Dirugikan Putusan MK, Debt Collector Uji Aturan Eksekusi Jaminan Fidusia
Utama

Dirugikan Putusan MK, Debt Collector Uji Aturan Eksekusi Jaminan Fidusia

Pemohon meminta MK menyatakan pasal yang diujikan tidak mempunyai kekuatan hukum mengikat sepanjang tidak dimaknai “sertifikat Jaminan Fidusia sebagaimana dimaksud dalam ayat (1) mempunyai kekuatan eksekutorial yang sama dengan putusan pengadilan yang telah memperoleh kekuatan hukum tetap.”

Oleh:
Aida Mardatillah
Bacaan 4 Menit
Gedung MK. Foto: RES
Gedung MK. Foto: RES

Mahkamah Konstitusi (MK) menggelar sidang pengujian Undang-Undang Nomor 42 Tahun 1999 tentang Jaminan Fidusia (UU Jaminan Fidusia), Rabu (30/9/2020) di Ruang Sidang Pleno MK. Sidang perkara yang teregistrasi Nomor 79/PUU-XVIII/2020 ini digelar secara virtual. Permohonan ini diajukan Joshua Michael Djami, karyawan perusahaan finance dengan jabatan Kolektor Internal yang telah memiliki sertifikasi profesi di bidang penagihan.
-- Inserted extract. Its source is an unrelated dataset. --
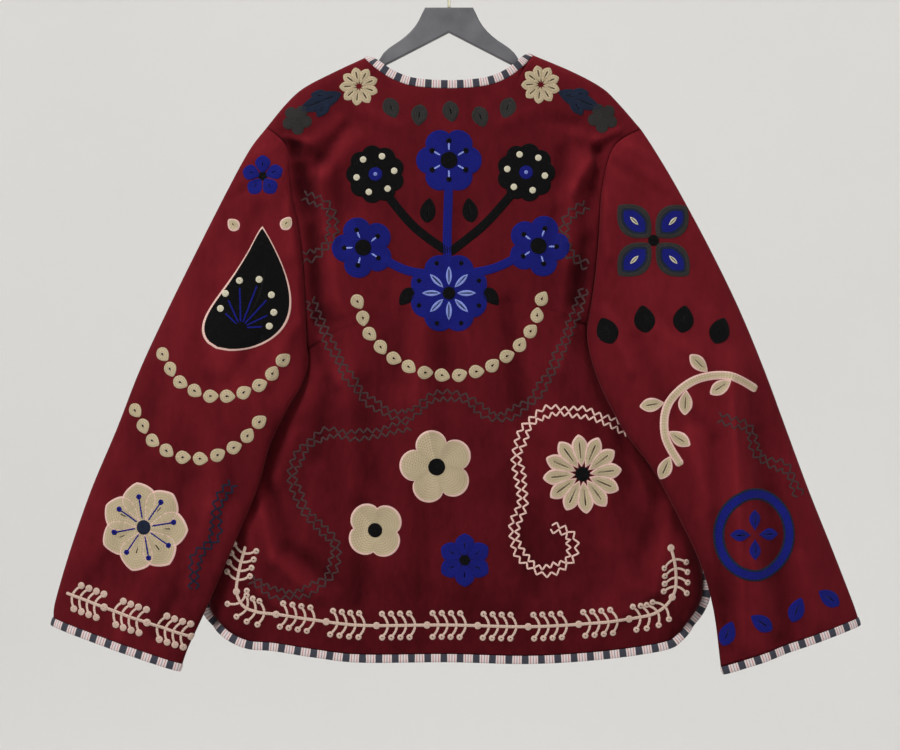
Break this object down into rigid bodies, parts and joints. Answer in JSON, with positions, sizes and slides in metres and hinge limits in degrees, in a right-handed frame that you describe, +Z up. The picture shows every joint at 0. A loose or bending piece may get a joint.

Materi yang diuji Pemohon yakni Pasal 15 ayat (2) dan Penjelasan Pasal 15 ayat (2) UU Jaminan Fidusia. Sedangkan pasal batu uji yaitu Pasal 1 ayat (3), Pasal 27 ayat (2), Pasal 28D ayat (1), Pasal 28J ayat (2) UUD Tahun 1945. Pasal 15 ayat (2) UU Fidusia menyebutkan, “Sertifikat Jaminan Fidusia sebagaimana dimaksud dalam ayat (1) mempunyai kekuatan eksekutorial yang sama dengan putusan pengadilan yang telah memperoleh kekuatan hukum tetap.”

Penjelasan Pasal 15 ayat (2) UU Jaminan Fidusia menyebutkan, “Dalam ketentuan ini, yang dimaksud dengan ‘kekuatan eksekutorial’ adalah langsung dapat dilaksanakan tanpa melalui pengadilan dan bersifat final serta mengikat para pihak untuk melaksanakan putusan tersebut.”

Dalam persidangan yang dipimpin Hakim Konstitusi Enny Nurbaningsih, Almas Rioga Pratama selaku kuasa hukum Pemohon menilai ketentuan eksekusi fidusia yang diatur Pasal 15 UU Jaminan Fidusia sebagaimana berlaku saat ini, telah mengakibatkan tiadanya perlindungan hukum yang adil sebagaimana dijamin Pasal 28D ayat (1) UUD 1945.

“Hal ini disebabkan adanya kedudukan yang lebih berat pada satu pihak, dimana kreditur harus membawa perkara ini ke pengadilan, sementara debitur tidak harus membawa perkara ini ke pengadilan,” ujar Almas Rioga dalam persidangan sebagaimana dikutip laman MK. (Baca Juga: MK: Eksekusi Jaminan Fidusia untuk Menghindari Kesewenangan Kreditur)

Menurut dia, ketentuan eksekusi fidusia bertentangan dengan prinsip negara hukum karena memberi celah bagi debitur untuk mengulur waktu melarikan barang, sehingga memberi ruang terjadinya kejahatan. Selain itu, keberlakuannya saat ini telah menghancurkan lahan profesi (collector dan financing) yang legal dan diakui oleh MK sendiri dalam Putusan MK No. 19/PUU-XVIII/2020. Hal tersebut mengakibatkan hilangnya pendapatan dan penghidupan yang layak bagi Pemohon.

Bagi Pemohon, ketidakseimbangan hak yang menjadi berat ke debitur karena dalam perjanjian dituliskan syarat wanprestasi debitur tetap bisa mengelak dengan mengatakan tiada syarat wanprestasi, sehingga harus dibuktikan ke pengadilan. Akibatnya, kreditur yang beritikad baik yang sudah sesuai prosedur tetap saja terjegal dan tidak mendapatkan perlindungan hukum yang adil.